Though he learned swordfighting in acting school and on Highlander amd got to spend several months at a stunt riding school for Dragonheart, thus making him marketable for costume pieces, Isaacs prefers contemporary settings. "In my dreams, I would be doing things where if you were watching it on TV and you had the sound turned off, you wouldn't know it was acting. You'd think you were watching a documentary. That's the standard to aim for, I think - you always know when you're watching acting on television even with the sound turned off, you know when something's real. I'd like to do things that are real and pertinent, and make people not dwell on the program itself but on the lives of people around them. To inspire change or hope."

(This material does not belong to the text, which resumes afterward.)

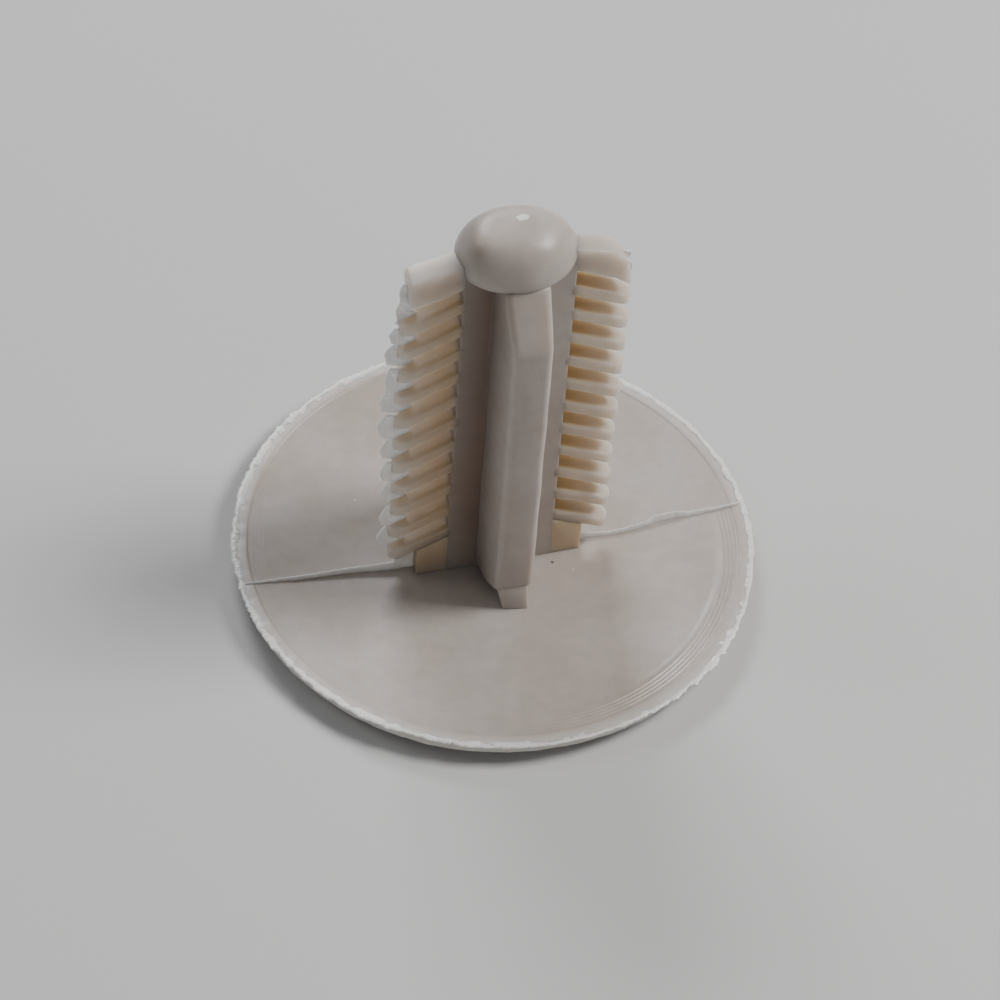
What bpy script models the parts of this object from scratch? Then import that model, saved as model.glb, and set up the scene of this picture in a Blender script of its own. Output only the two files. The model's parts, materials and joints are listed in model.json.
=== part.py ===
"""Push-in wall anchor of natural nylon: a dished disc head that carries a cross-shaped shank.

Two arms of the cross are plain blades. The other two are ladders of barbs that slope towards
the head and bend when the shank is pushed into a hole. A mushroom tip closes the free end.

Units are metres. The underside of the head lies on z = 0, the shank rises along +Z and the
barbed arms point along -X (left) and +X (right).
"""
import math

import bmesh
import bpy

MM = 0.001

# Head
HEAD_RADIUS = 12.5 * MM
HEAD_FLAT_RADIUS = 8.0 * MM      # flat part of the underside
HEAD_RIM_TOP = 1.2 * MM
HEAD_RIM_THICKNESS = 0.55 * MM
HEAD_RIM_LAND = 0.6 * MM         # flat ring along the edge of the seat
HEAD_RIM_STEP = 0.04 * MM        # the dish starts this far below the land
HEAD_CENTRE_TOP = 0.6 * MM       # lowest point of the dish
HEAD_EDGE_ROUND = 0.08 * MM
HEAD_STEPS = 96
DISH_RINGS = 8

# Shank
ARM_CENTRE_Y = -0.28 * MM        # the barbed arms sit a little in front of the head's centre
ARM_HALF_WIDTH = 0.58 * MM       # half the thickness of the spine and the barbed arms
BLADE_HALF_WIDTH = 0.85 * MM     # half the thickness of the plain blades
SPINE_HALF_LENGTH = 2.6 * MM     # half the spine's size along X
SHANK_TOP = 20.5 * MM            # where the tip begins
SEAM = 0.02 * MM                 # clearance between neighbouring bodies
EDGE_ROUND = 0.12 * MM
FRONT_ROOT = ARM_HALF_WIDTH - ARM_CENTRE_Y + SEAM    # inner end of the front blade
REAR_ROOT = ARM_HALF_WIDTH + ARM_CENTRE_Y + SEAM     # inner end of the rear blade
BLADE_REACH = 3.75 * MM          # outer face of a blade, from the shank's axis
BLADE_ROOT_BOTTOM = 0.8 * MM     # the blade's lower edge drops to this beside the spine
BLADE_UNDERSIDE = (              # distance from the axis and height along the lower edge
    (2.0 * MM, 0.95 * MM),
    (2.55 * MM, 1.15 * MM),
    (3.4 * MM, 1.66 * MM),
    (BLADE_REACH, 1.95 * MM),
)
BLADE_TOP = 18.2 * MM            # top of the outer face, below the lead-in slope
BLADE_LEAD_REACH = 2.1 * MM      # where the lead-in slope meets the tip
BLADE_EDGE_ROUND = 0.3 * MM
FOOT_HALF_WIDTH = 0.6 * MM
FOOT_OUTER = 3.95 * MM

# Barbs
BARB_COUNT = 11                  # levels on each side, numbered from the tip to the head
BARB_PITCH = 1.536 * MM
BARB_TOP_Z = 19.16 * MM          # upper edge of the top barb at the spine
BARB_THICKNESS = 0.75 * MM       # measured upright
BARB_SLOPE = math.tan(math.radians(25.0))
BARB_REACH = 5.38 * MM           # outermost point of a barb
BARB_END_STEPS = 12
BARB_EDGE_ROUND = 0.09 * MM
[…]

In that regard, he has ambitions as a writer-director-producer; "My ambition is to be a hyphenate," he laughs. "I want to be a true Renaissance man. I have projects on my hard disk, though I don't know what will ever happen with them." Citing British theatrical superstition as the reason he can't discuss his writing or it won't happen, he does note that they're contemporary and would allow him to perform as well. "I want to do everything - one of the reasons I'm an actor is that I'd like to live 25 lives. I'd like to be a journalist, I'd like to be a politician, I'd like to be an explorer, I'd like to be a policeman, all those things. I'm very frustrated by only having to do one thing in life."

At present, however, he's not complaining. "The last couple of years I've had a laugh, I've done everything," he notes. "I did a couple of films in Ireland; I did St. Ives, this swashbuckling thing on a horse, with swordfighting and wigs and that sort of stuff; then I went and played an IRA guy; then I played NASA's smartest man on the planet; and then I got to be in a Mafia series which is the closest I'm ever going to get to being in The Godfather, which is every actor's dream. And now I'm a Nazi in space. So it's been a pretty fun year and a half - the kind of thing kids do in playgrounds all over the world, and I got to do it and be paid for it!"